** start **
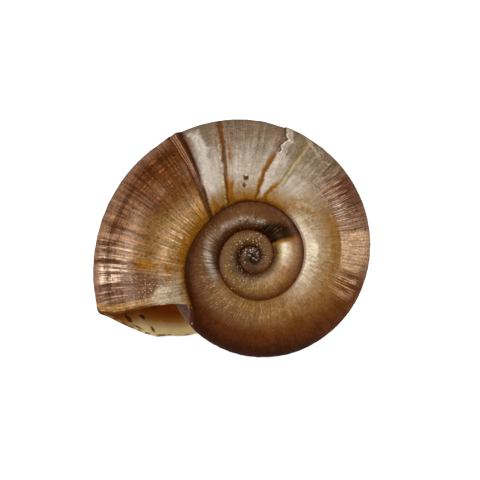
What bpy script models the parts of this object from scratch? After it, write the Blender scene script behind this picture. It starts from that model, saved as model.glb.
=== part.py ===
"""A flat-coiled snail shell, one hollow solid, lying on its far side with its mouth open towards -Y.

Metres, +Z up. The coil axis is vertical. A place on the shell is given by two numbers: turn, which counts
whorls back from the lip (0 at the lip, -4 at the apex), and across, which runs over the section of a whorl
from its near seam (0) by the near crest (1), the outer edge (2) and the far crest (3) to its far seam (4).
The near side is the upper one. A seam, or suture, is the line where a whorl sits on the one before it.
"""

import functools
import math

import bmesh
import bpy

MM = 0.001

# Coil: radius of the outer edge and how it grows, per turn, as the powers of a logarithm
LIP_RADIUS = 17.74 * MM
GROWTH_RATE = 0.572
GROWTH_SLOWING = -0.028
GROWTH_OF_FIRST_WHORLS = 0.012
LIP_ANGLE = 199.7
TURNS = 4

# Bulb at the apex, where the first whorl opens out from the axis
BULB_TURNS = 0.35
BULB_HALF_HEIGHT = 0.1 * MM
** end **
* [Direction]: Take the listing above and set it down exactly.

* [Task result]:
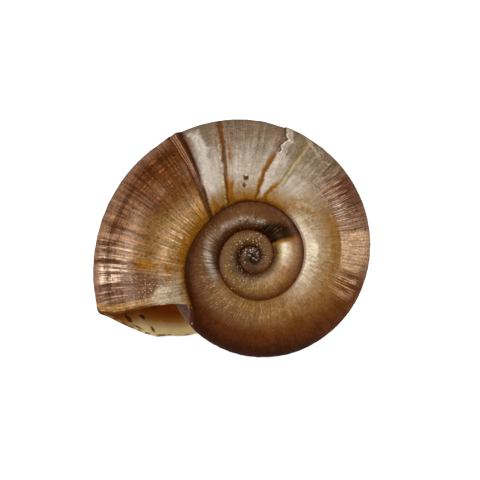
What bpy script models the parts of this object from scratch? After it, write the Blender scene script behind this picture. It starts from that model, saved as model.glb.
=== part.py ===
"""A flat-coiled snail shell, one hollow solid, lying on its far side with its mouth open towards -Y.

Metres, +Z up. The coil axis is vertical. A place on the shell is given by two numbers: turn, which counts
whorls back from the lip (0 at the lip, -4 at the apex), and across, which runs over the section of a whorl
from its near seam (0) by the near crest (1), the outer edge (2) and the far crest (3) to its far seam (4).
The near side is the upper one. A seam, or suture, is the line where a whorl sits on the one before it.
"""

import functools
import math

import bmesh
import bpy

MM = 0.001

# Coil: radius of the outer edge and how it grows, per turn, as the powers of a logarithm
LIP_RADIUS = 17.74 * MM
GROWTH_RATE = 0.572
GROWTH_SLOWING = -0.028
GROWTH_OF_FIRST_WHORLS = 0.012
LIP_ANGLE = 199.7
TURNS = 4

# Bulb at the apex, where the first whorl opens out from the axis
BULB_TURNS = 0.35
BULB_HALF_HEIGHT = 0.1 * MM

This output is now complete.